The orders were made at about 12.30pm and were to take effect at 6pm the same day. Unfortunately, the necessary forms were not available on the court's computer system; the staff had to draw up the orders by hand; the results were full of misprints and the order intended for Ms Hartless named Mr Harris instead.
What happened next is described by Lord Justice Brooke: 'On the evening of Friday 29 October, 2004, [Ms Hartless'] eight-year-old daughter was looking forward to joining the other Brownies who had been chosen to represent their pack on a float at the village carnival the following day. Her son, CH, was looking forward to his seventh birthday party the following Monday. She had never received any notice or other warning from her landlords that her behaviour, or the behaviour of Mr Harris or her children, was such that the family might be at risk of being evicted from their home. It was therefore an enormous surprise to her when representatives of her landlords called at her house without prior notice at about 9pm that evening, accompanied by the police and a television cameraman.'
The police balked at evicting a single mother and four children in the dark of an October evening and suggested instead that Ms Hartless telephone a solicitor. The solicitor (unnamed in the report), much to her credit, attended at 9.30pm and obtained an order by telephone from the High Court staying the effect of the ouster and exclusion orders.

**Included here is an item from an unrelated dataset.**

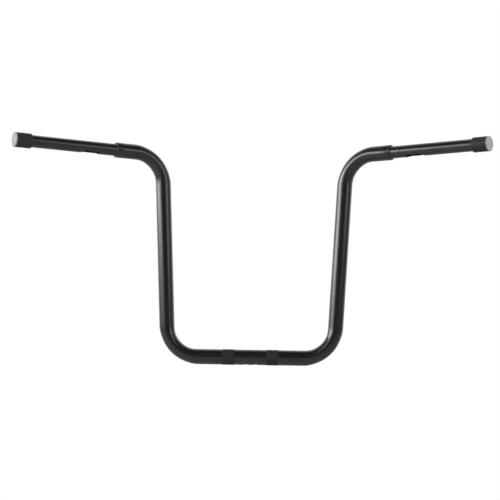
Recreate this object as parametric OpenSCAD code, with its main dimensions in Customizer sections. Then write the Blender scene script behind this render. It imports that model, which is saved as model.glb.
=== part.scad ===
// Ape hanger handlebar: a bent main tube with stepped-down grip tubes.
// Millimetres. The origin is the centre of the clamped base, X runs along the base,
// Z points up the risers and the rider sits on the -Y side.

/* [Main tube] */
// Outside diameter of the main tube
main_tube_od = 31.75; // [28.6:0.05:38.1]
// Straight half length of the base, from the centre to the first bend
base_half = 109.5; // [95:0.5:160]
// Centre-line radius of every bend
bend_radius = 67; // [55:1:90]
// Straight length of each upright between its two bends
upright_len = 298.5; // [80:0.5:420]
// Outward lean of each upright from the vertical, in degrees
upright_lean = 2.9; // [0:0.1:12]
// Angle by which each grip sweeps back to the rider, in degrees
pullback = 30.5; // [10:0.5:45]
// Angle by which each grip climbs towards its end, in degrees
grip_rise = 0; // [-10:0.5:10]
// Straight length of main tube after the second bend
arm_len = 41.5; // [36:0.5:80]

/* [Riser clamp bands] */
// Distance between the centres of the two knurled bands
band_spacing = 92; // [70:1:120]
// Width of each knurled band
band_width = 24; // [18:1:32]
// Height by which the knurl stands over the tube
band_height = 0.3; // [0.1:0.05:0.5]

/* [Wiring holes] */
// Diameter of the wiring holes under the base
wire_hole_d = 12; // [8:0.5:16]
// Distance between the centres of the wiring holes
wire_hole_spacing = 20; // [18:1:36]

/* [Grip tubes] */
// Outside diameter of the grip tubes
grip_tube_od = 25.4; // [22.2:0.1:26]
// Wall of the grip tubes
grip_tube_wall = 2.4; // [1.6:0.1:3.2]
// Length from the shoulder to the outer face of the end plug
grip_len = 224.5; // [190:0.5:300]
// Length of grip tube that sits inside the main tube
spigot_len = 32; // [20:1:35]
// Clearance all round between the grip tube and the main tube's bore
spigot_gap = 0.15; // [0.05:0.05:0.3]
// Size of the weld bead that closes the step
weld_size = 3.6; // [3:0.1:4.5]

/* [Grip wiring slots] */
// Distance from the shoulder to the near end of the slot
slot_start = 36.5; // [20:0.5:60]
// Length of the slot, round ends included
slot_len = 43; // [25:0.5:70]
// Width of the slot
slot_width = 16; // [8:0.5:17]

/* [End caps] */
// Outside diameter of the end sleeve and the plug's flange
cap_od = 30.5; // [29:0.1:36]
// Length of the end sleeve
sleeve_len = 33; // [20:0.5:45]
// Chamfer on the inner edge of the end sleeve
sleeve_chamfer = 1; // [0.4:0.1:1.5]
// Clearance all round between the sleeve and the grip tube
sleeve_gap = 0.1; // [0.05:0.05:0.3]
// Thickness of the plug's flange
flange_t = 3; // [2:0.1:5]
// Rounding on the outer edge of the plug's flange
flange_round = 0.8; // [0.3:0.1:1.2]
// Depth to which the plug reaches into the grip tube
plug_depth = 18; // [10:1:26]
// Wall of the plug's hollow body
plug_wall = 2; // [1.2:0.1:3]
// Clearance all round between the plug and the grip tube's bore
plug_gap = 0.15; // [0.05:0.05:0.3]

/* [Hidden] */
$fn = 96;
LEFT = -1;
RIGHT = 1;
// Length by which a cut runs past the face that it opens
past = 1;
// Length and height of the discs that lap over the joints between bends and straights
joint_len = 2;
joint_lap = 0.1;
main_bore = grip_tube_od + 2 * spigot_gap;
band_od = main_tube_od + 2 * band_height;
grip_bore = grip_tube_od - 2 * grip_tube_wall;
sleeve_bore = grip_tube_od + 2 * sleeve_gap;
plug_od = grip_bore - 2 * plug_gap;

// Directions and corner points of the centre line's right half
along_base = [1, 0, 0];
up_the_riser = [sin(upright_lean), 0, cos(upright_lean)];
along_grip = [cos(grip_rise) * cos(pullback), -cos(grip_rise) * sin(pullback), sin(grip_rise)];
base_end = base_half * along_base;
upright_foot = bend_end(base_end, along_base, up_the_riser);
upright_top = upright_foot + upright_len * up_the_riser;
arm_start = bend_end(upright_top, up_the_riser, along_grip);
shoulder = arm_start + arm_len * along_grip;

// The direction from a bend's start towards its centre
function inward(from, to) = let (v = to - (to * from) * from) v / norm(v);

// Where the centre line leaves a bend that turns it from one direction to another
function bend_end(start, from, to) =
    start + bend_radius * ((1 - from * to) * inward(from, to) + norm(cross(from, to)) * from);

// One side of the bar: the left is the right in a mirror
module on_side(side) {
    if (side == LEFT) mirror([1, 0, 0]) children();
    else children();
}

// Children drawn along Z run out along the grip from the shoulder, with X pointing down
module at_shoulder() {
    translate(shoulder) rotate([0, 90 - grip_rise, -pullback]) children();
}

module straight(start, direction, length, d) {
    translate(start)
        rotate([0, acos(direction[2]), atan2(direction[1], direction[0])])
            cylinder(h = length, d = d);
}

// A bend swept round its centre, with a short disc at each end that laps over the joint with
// the straight, so that the two are one solid
module bend(start, from, to, d) {
    outward = -inward(from, to);
    axis = cross(outward, from);
    centre = start - bend_radius * outward;
    turn = acos(from * to);
    multmatrix([for (i = [0:2]) [outward[i], from[i], axis[i], centre[i]]]) {
        rotate_extrude(angle = turn) translate([bend_radius, 0]) circle(d = d);
        for (a = [0, turn]) rotate([0, 0, a]) translate([bend_radius, 0, 0]) rotate([90, 0, 0])
            cylinder(h = joint_len, d = d + 2 * joint_lap, center = true);
    }
}

// The whole centre line as a solid rod, run past the arms' ends by a given length
module rod(d, overrun = 0) {
    translate(-base_end) rotate([0, 90, 0]) cylinder(h = 2 * base_half, d = d);
    for (side = [LEFT, RIGHT]) on_side(side) {
        bend(base_end, along_base, up_the_riser, d);
        straight(upright_foot, up_the_riser, upright_len, d);
        bend(upright_top, up_the_riser, along_grip, d);
        straight(arm_start, along_grip, arm_len + overrun, d);
    }
}

// The rolled bands that give the riser clamps their bite
module clamp_band() {
    rotate([0, 90, 0]) cylinder(h = band_width, d = band_od, center = true);
}

module main_tube() {
    color("#1d1e20") difference() {
        union() {
            rod(main_tube_od);
            for (side = [LEFT, RIGHT]) translate([side * band_spacing / 2, 0, 0]) clamp_band();
        }
        rod(main_bore, past);
        for (side = [LEFT, RIGHT]) translate([side * wire_hole_spacing / 2, 0, -main_tube_od])
            cylinder(h = main_tube_od, d = wire_hole_d);
    }
}

// A slot with round ends through the underside of a grip tube
module wiring_slot() {
    rotate([0, 90, 0]) {
        for (z = [slot_start + slot_width / 2, slot_start + slot_len - slot_width / 2])
            translate([-z, 0, 0]) cylinder(h = grip_tube_od, d = slot_width);
        translate([-(slot_start + slot_len / 2), 0, grip_tube_od / 2])
            cube([slot_len - slot_width, slot_width, grip_tube_od], center = true);
    }
}

module grip_tube(side) {
    tube_len = spigot_len + grip_len - flange_t;
    color("#1d1e20") on_side(side) at_shoulder() difference() {
        translate([0, 0, -spigot_len]) cylinder(h = tube_len, d = grip_tube_od);
        translate([0, 0, -spigot_len - past]) cylinder(h = tube_len + 2 * past, d = grip_bore);
        wiring_slot();
    }
}

// A quarter-round bead in the corner between the main tube's end and the grip tube
module weld_bead(side) {
    color("#2a2b2d") on_side(side) at_shoulder() rotate_extrude() intersection() {
        translate([grip_tube_od / 2, 0]) circle(r = weld_size);
        translate([grip_tube_od / 2, 0]) square(2 * weld_size);
    }
}

// The black sleeve over the last stretch of a grip tube
module end_sleeve(side) {
    r = cap_od / 2;
    color("#26272a") on_side(side) at_shoulder() translate([0, 0, grip_len - flange_t - sleeve_len])
        rotate_extrude() polygon([
            [sleeve_bore / 2, 0],
            [r - sleeve_chamfer, 0],
            [r, sleeve_chamfer],
            [r, sleeve_len],
            [sleeve_bore / 2, sleeve_len]
        ]);
}

// The pale plug: a flange that covers the tube's end and a hollow body inside its bore
module end_plug(side) {
    r = cap_od / 2;
    color("#c9cacb") on_side(side) at_shoulder() translate([0, 0, grip_len - flange_t]) {
        rotate_extrude() {
            square([r - flange_round, flange_t]);
            square([r, flange_t - flange_round]);
            translate([r - flange_round, flange_t - flange_round]) circle(r = flange_round);
        }
        translate([0, 0, -plug_depth]) difference() {
            cylinder(h = plug_depth, d = plug_od);
            translate([0, 0, -past]) cylinder(h = plug_depth + past, d = plug_od - 2 * plug_wall);
        }
    }
}

main_tube();
grip_tube(LEFT);  // left_grip_tube
grip_tube(RIGHT);  // right_grip_tube
weld_bead(LEFT);  // left_weld_bead
weld_bead(RIGHT);  // right_weld_bead
end_sleeve(LEFT);  // left_end_sleeve
end_sleeve(RIGHT);  // right_end_sleeve
end_plug(LEFT);  // left_end_plug
end_plug(RIGHT);  // right_end_plug
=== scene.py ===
"""Dresses the ape hanger handlebar: a powder-coated bent tube with knurled clamp bands, welded-in
grip tubes, black end sleeves and pale end plugs, in a plain white studio."""

import bpy
import numpy as np
from mathutils import Matrix


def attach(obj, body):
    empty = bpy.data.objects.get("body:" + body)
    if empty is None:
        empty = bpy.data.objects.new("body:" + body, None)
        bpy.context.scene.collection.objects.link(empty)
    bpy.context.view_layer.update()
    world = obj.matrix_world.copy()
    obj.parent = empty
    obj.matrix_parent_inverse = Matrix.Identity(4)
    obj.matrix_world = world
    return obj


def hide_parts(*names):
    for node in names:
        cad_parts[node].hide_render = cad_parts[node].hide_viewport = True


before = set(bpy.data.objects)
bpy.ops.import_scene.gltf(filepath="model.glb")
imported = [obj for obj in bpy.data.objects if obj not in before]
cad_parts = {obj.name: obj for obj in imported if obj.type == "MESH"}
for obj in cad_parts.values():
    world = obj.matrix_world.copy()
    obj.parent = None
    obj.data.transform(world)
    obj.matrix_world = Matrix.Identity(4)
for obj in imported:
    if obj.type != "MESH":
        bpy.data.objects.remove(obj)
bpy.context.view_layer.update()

MM = 0.001
LEFT = -1
RIGHT = 1
SIDE_NAMES = {LEFT: "left", RIGHT: "right"}

# Centre line of the main tube, in millimetres and degrees
MAIN_OD = 31.75
MAIN_BORE = 25.7
BASE_HALF = 109.5
BEND_RADIUS = 67.0
UPRIGHT_LEN = 298.5
UPRIGHT_LEAN = 2.9
PULLBACK = 30.5
ARM_LEN = 41.5

# How much the tube is narrowed in the plane of a bend and widened across it, as shares of its size
BEND_FLATTENING = 0.07
BEND_WIDENING = 0.02
# Arc over which the flattening builds up from either end of a bend
FLATTENING_RAMP = 28.0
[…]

The appeal gave the court the opportunity to restate a principle of 'elementary justice'. The appeal court ruled: '...no order should be made in civil or family proceedings without notice to the other side unless there is a very good reason for departing from the general rule that notice must be given'. Perhaps the clearest statement of this principle was made by Lord Justice Ormrod in Ansah v Ansah [1977] Fam 138, 142: 'Orders made ex parte [the old phrase for 'without notice'] are anomalies in our system of justice which generally demands service or notice of the proposed proceedings on the opposite party... Nevertheless, the power of the court to intervene immediately and without notice in proper cases is essential to the administration of justice. But this power must be used with great caution and only in circumstances in which it is really necessary to act immediately... Even in such cases, the court should only act ex parte in an emergency when the interests of justice or the protection of the applicant or a child clearly demands immediate intervention by the court. Such cases should be extremely rare...'
To this warning, the appeal court in Moat Housing adds another: 'The more intrusive the order, the more the court will require proof that it is necessary that it should be made...' In other words, even in those cases in which a without-notice order is necessary, its extent should be proportionate to the mischief that it is designed to prevent.

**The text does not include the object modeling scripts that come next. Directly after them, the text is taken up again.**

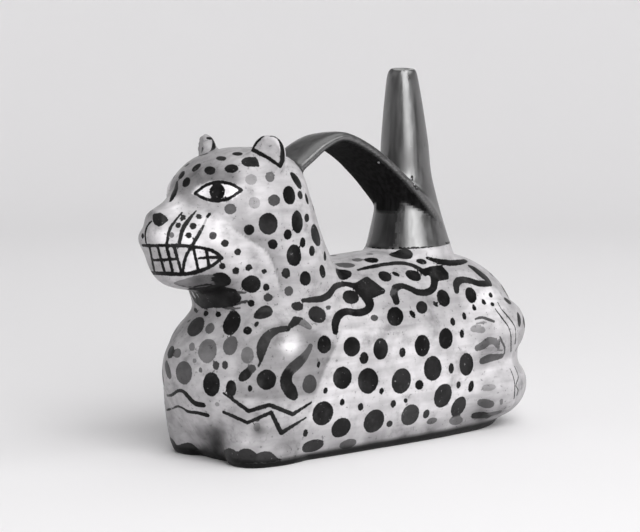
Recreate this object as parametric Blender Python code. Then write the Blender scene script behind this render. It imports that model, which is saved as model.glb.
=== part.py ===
"""A whistling jar: one fired clay piece in the form of a resting spotted cat.

The body is a hollow figure. A strap handle springs from the back of the head and
runs into the front of a tapered spout, whose bore is the only way in.
The head looks along -X, the cat's left side faces -Y, and the jar stands on Z = 0.
"""
import math

import bmesh
import bpy
from mathutils import Matrix, Vector

# Driving dimensions of the figure, in metres: lip to rump, flank to flank, foot to ear tip
FIGURE_LENGTH = 0.2230
FIGURE_WIDTH = 0.077
FIGURE_HEIGHT = 0.148

# Clay wall of the body and head, and the thicker floor that it stands on
WALL = 0.005
FLOOR = 0.006

# Tapered spout, from the back of the body up to its lip
SPOUT_HEIGHT = 0.0895
SPOUT_TIP_DIAMETER = 0.0130
SPOUT_MIDDLE_DIAMETER = 0.0250
SPOUT_FOOT_DIAMETER = 0.0430
SPOUT_BORE = 0.0075
SPOUT_LEAN = math.radians(3.0)
LIP_SLANT = math.radians(6.0)

# Strap handle: its clay and its widths at the head, the top and the spout
STRAP_THICKNESS = 0.0065
STRAP_WIDTH_AT_HEAD = 0.032
STRAP_WIDTH_AT_TOP = 0.029
STRAP_WIDTH_AT_SPOUT = 0.036
STRAP_RISE = 0.0585
STRAP_ROLL = math.radians(-5.0)
STRAP_SQUARENESS = 2.7

# How far below the ground the underside is first trimmed, before its edge is rubbed round
TRIM = 0.0004

# Fineness of the faceted surface
CLAY_GRAIN = 0.0015
CAVITY_GRAIN = 0.0030
OUTER_FACES = 6800
CAVITY_FACES = 1500
RING_POINTS = 40
STEPS_BETWEEN_SECTIONS = 4

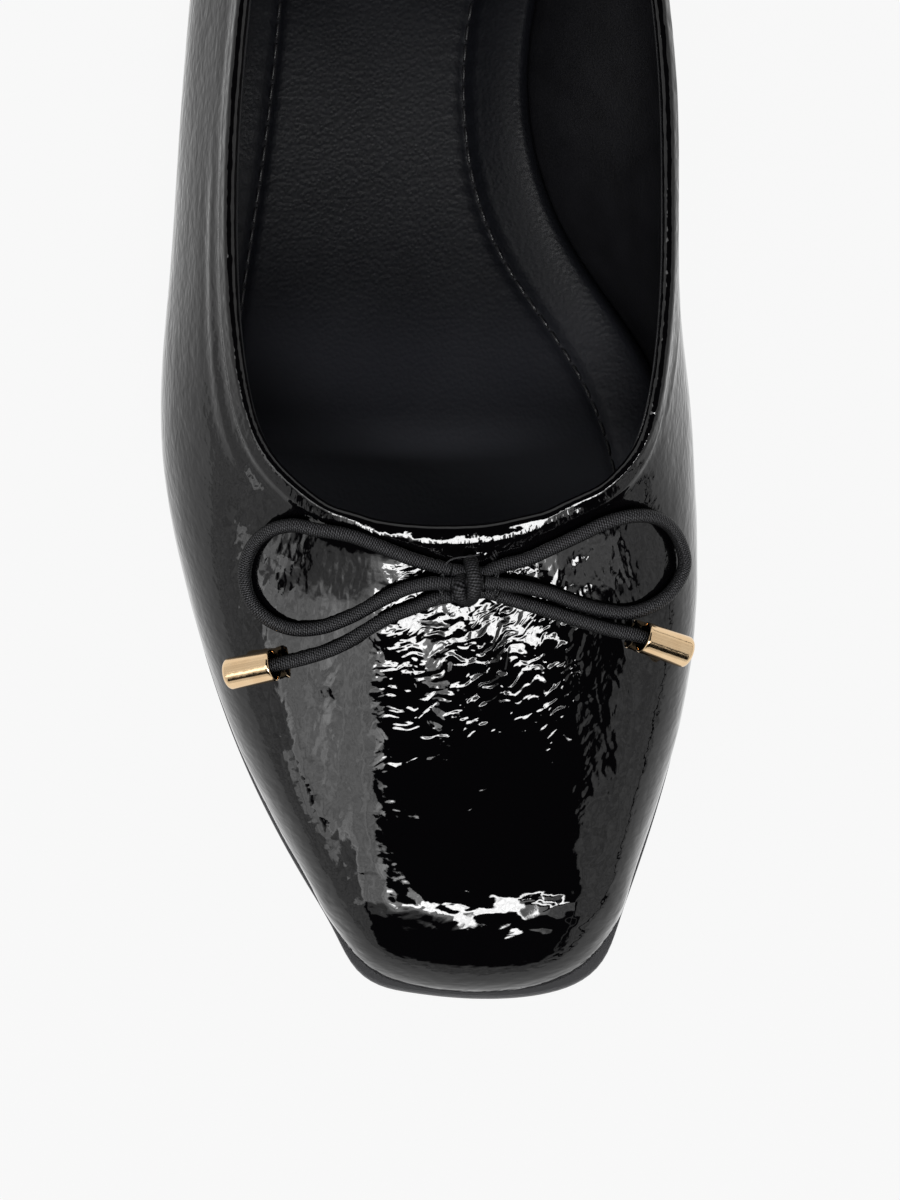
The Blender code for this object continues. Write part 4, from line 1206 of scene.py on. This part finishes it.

In an extreme case, the court may make an ouster and exclusion order without notice - see paragraph 100 of the judgment - but the facts of Moat Housing did not justify such a course. A judge considering such a Draconian order should generally prescribe that it may only be served at a reasonable time of the day. The model search order set out in the Admiralty and Commercial Courts Guide offers guidance. The judge emphasised that in future, much more care needed to be exercised in drafting witness statements in support of 'without notice' relief. Those in Moat Housing were excessively generalised.
Finally, orders of this importance must be carefully proof-read by responsible court staff.
Lord Justice Brooke observed that on the facts of Moat Housing it would have been proper to have made an order restraining the defendants from contacting witnesses, prohibiting them from causing nuisance or annoyance, and directing them to exercise reasonable parental control over their children. It would have been proper to attach a power of arrest to such an injunction.
Clients often urge their solicitors to obtain an immediate remedy. After Moat Housing, solicitors must consider carefully whether an application without notice can be justified, consider how far a without-notice order needs to go, and be sure that there is adequate evidence to support what is always an exceptional course.